**Material:**
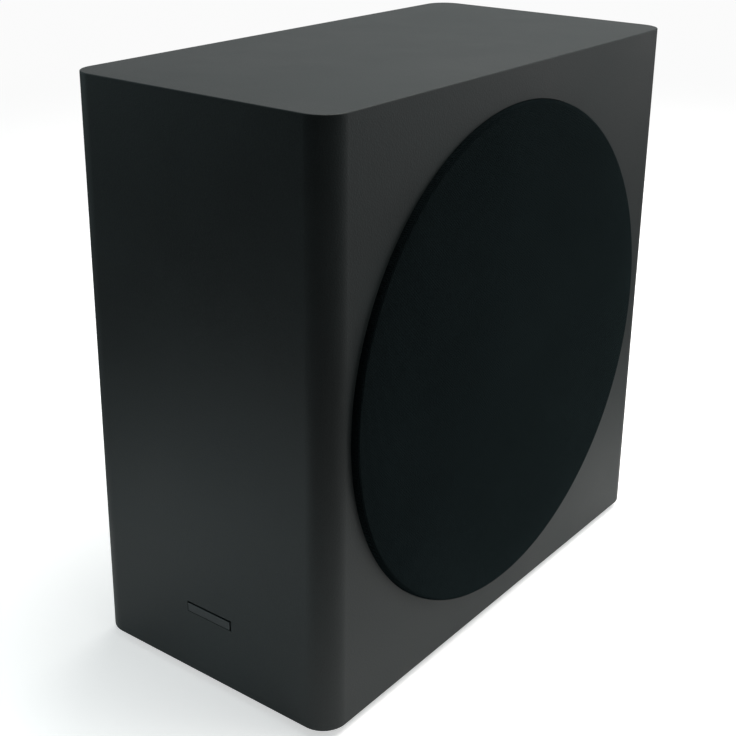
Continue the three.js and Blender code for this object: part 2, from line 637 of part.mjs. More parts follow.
// The twin lead runs from the circuit's socket to the woofer's terminals.
function makeTwinLead() {
  const socket = [middleX + 27, board.outerY - board.thickness - 10 - gap, plate.centreZ - 5];
  const terminal = [31, grilleCentreY, grilleCentreZ - 71 - 2 * gap];
  const route = new THREE.CatmullRomCurve3([
    new THREE.Vector3(...terminal),
    new THREE.Vector3(31, grilleCentreY + 2, 118),
    new THREE.Vector3(30, 24, 104),
    new THREE.Vector3(28, 70, 100),
    new THREE.Vector3(26, 120, 110),
    new THREE.Vector3(socket[0], socket[1] - 12, socket[2] - 1),
    new THREE.Vector3(...socket),
  ]);
  const section = new THREE.Shape();
  section.absellipse(0, 0, 1.4, 2.6, 0, 2 * Math.PI);
  const options = { steps: 22, extrudePath: route, curveSegments: 4, bevelEnabled: false };
  return new THREE.ExtrudeGeometry(section, options);
}

const subwoofer = new THREE.Group();
subwoofer.add(makeCabinet());
subwoofer.add(makeFeet());

for (const group of [makeGrille(), makeWoofer()]) {
  group.rotation.z = -Math.PI / 2;
  group.position.set(0, grilleCentreY, grilleCentreZ);
  subwoofer.add(group);
}

const port = makePort();
port.position.set(middleX, 0, portCentreZ);
subwoofer.add(port);

const amplifier = makeAmplifier();
amplifier.position.set(middleX, 0, plate.centreZ);
subwoofer.add(amplifier);

addPiece(subwoofer, 'twin_lead', makeTwinLead(), 'blackPlastic');

export default subwoofer;
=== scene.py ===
import math

import bpy
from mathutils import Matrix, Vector
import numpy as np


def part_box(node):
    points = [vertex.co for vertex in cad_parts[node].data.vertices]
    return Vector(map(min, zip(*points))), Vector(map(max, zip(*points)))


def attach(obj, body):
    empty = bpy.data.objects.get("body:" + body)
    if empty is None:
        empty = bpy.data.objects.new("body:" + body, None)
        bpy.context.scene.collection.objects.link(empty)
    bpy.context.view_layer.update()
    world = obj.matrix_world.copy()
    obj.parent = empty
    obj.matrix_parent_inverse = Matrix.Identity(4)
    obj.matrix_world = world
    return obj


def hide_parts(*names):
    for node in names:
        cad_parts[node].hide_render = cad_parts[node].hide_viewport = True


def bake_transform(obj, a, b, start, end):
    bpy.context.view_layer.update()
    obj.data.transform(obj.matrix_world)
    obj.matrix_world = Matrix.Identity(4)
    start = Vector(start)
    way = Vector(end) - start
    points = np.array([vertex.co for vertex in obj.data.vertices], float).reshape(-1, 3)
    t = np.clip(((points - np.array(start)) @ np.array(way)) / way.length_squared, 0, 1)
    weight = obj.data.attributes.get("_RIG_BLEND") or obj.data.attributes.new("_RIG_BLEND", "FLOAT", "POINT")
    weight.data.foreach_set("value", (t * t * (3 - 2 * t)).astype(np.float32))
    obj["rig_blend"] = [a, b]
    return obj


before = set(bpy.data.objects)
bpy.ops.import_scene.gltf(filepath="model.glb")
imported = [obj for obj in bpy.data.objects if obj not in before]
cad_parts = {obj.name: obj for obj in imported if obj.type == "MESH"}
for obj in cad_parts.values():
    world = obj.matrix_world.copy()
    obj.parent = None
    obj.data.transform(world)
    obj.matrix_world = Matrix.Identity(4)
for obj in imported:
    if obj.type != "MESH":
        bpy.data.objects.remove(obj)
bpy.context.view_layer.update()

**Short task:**
Set down, without any change, only the lines from the line that holds "from mathutils import Matrix, Vector" through the line that holds "obj.parent = None", both lines included.

**Answer:**
from mathutils import Matrix, Vector
import numpy as np


def part_box(node):
    points = [vertex.co for vertex in cad_parts[node].data.vertices]
    return Vector(map(min, zip(*points))), Vector(map(max, zip(*points)))


def attach(obj, body):
    empty = bpy.data.objects.get("body:" + body)
    if empty is None:
        empty = bpy.data.objects.new("body:" + body, None)
        bpy.context.scene.collection.objects.link(empty)
    bpy.context.view_layer.update()
    world = obj.matrix_world.copy()
    obj.parent = empty
    obj.matrix_parent_inverse = Matrix.Identity(4)
    obj.matrix_world = world
    return obj


def hide_parts(*names):
    for node in names:
        cad_parts[node].hide_render = cad_parts[node].hide_viewport = True


def bake_transform(obj, a, b, start, end):
    bpy.context.view_layer.update()
    obj.data.transform(obj.matrix_world)
    obj.matrix_world = Matrix.Identity(4)
    start = Vector(start)
    way = Vector(end) - start
    points = np.array([vertex.co for vertex in obj.data.vertices], float).reshape(-1, 3)
    t = np.clip(((points - np.array(start)) @ np.array(way)) / way.length_squared, 0, 1)
    weight = obj.data.attributes.get("_RIG_BLEND") or obj.data.attributes.new("_RIG_BLEND", "FLOAT", "POINT")
    weight.data.foreach_set("value", (t * t * (3 - 2 * t)).astype(np.float32))
    obj["rig_blend"] = [a, b]
    return obj


before = set(bpy.data.objects)
bpy.ops.import_scene.gltf(filepath="model.glb")
imported = [obj for obj in bpy.data.objects if obj not in before]
cad_parts = {obj.name: obj for obj in imported if obj.type == "MESH"}
for obj in cad_parts.values():
    world = obj.matrix_world.copy()
    obj.parent = None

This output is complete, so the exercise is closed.